Yashpal Singh

and 1 more

Cancer diagnosis using gene expression data is significant research for facilitating early treatment and prevention of cancer. The classification of gene expression data is challenging due to its high dimensionality and smaller number of samples that renders classification a difficult task. Creation of well-defined class boundaries is the aim of every classification algorithm. The Fuzzy min-max (FMM) neural network classifier is known to create good decision boundaries using hyperboxes constructed for each class. In this paper, we explore the General Fuzzy min-max (GFMM) and Enhanced Fuzzy min-max (EFMM) neural network architectures for the classification of lung cancer subtypes from microarray gene expression data.

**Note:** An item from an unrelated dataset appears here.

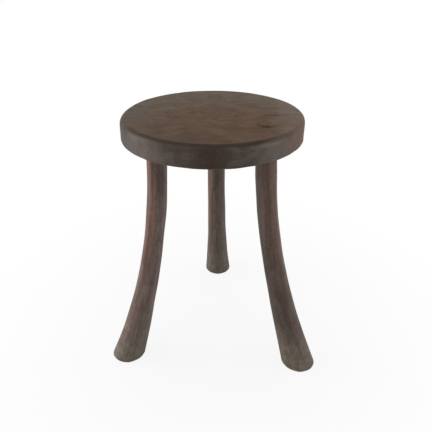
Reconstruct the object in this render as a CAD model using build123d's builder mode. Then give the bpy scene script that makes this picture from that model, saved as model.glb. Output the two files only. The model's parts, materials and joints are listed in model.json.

Both GFMM and EFMM are advanced versions of Simpson’s FMM neural network classifier. The GFMM is extremely efficient because it involves very simple operations for hyperbox manipulation, and can handle both labeled and unlabeled data. On the other hand, EFMM proposes three heuristic rules related to hyperbox expansion, contraction and the overlap test, which enhances the learning algorithm. We perform the classification of gene expression data using these two algorithms, then we analyze the performance by visualizing the hyperboxes obtained after training, and compare the accuracies of these classifiers. LASSO is used for selecting the important genes from the high-dimensional gene expression data. After the analysis of the results, we observe that EFMM with LASSO gives the best performance as compared to GFMM, FMM and other machine learning algorithms.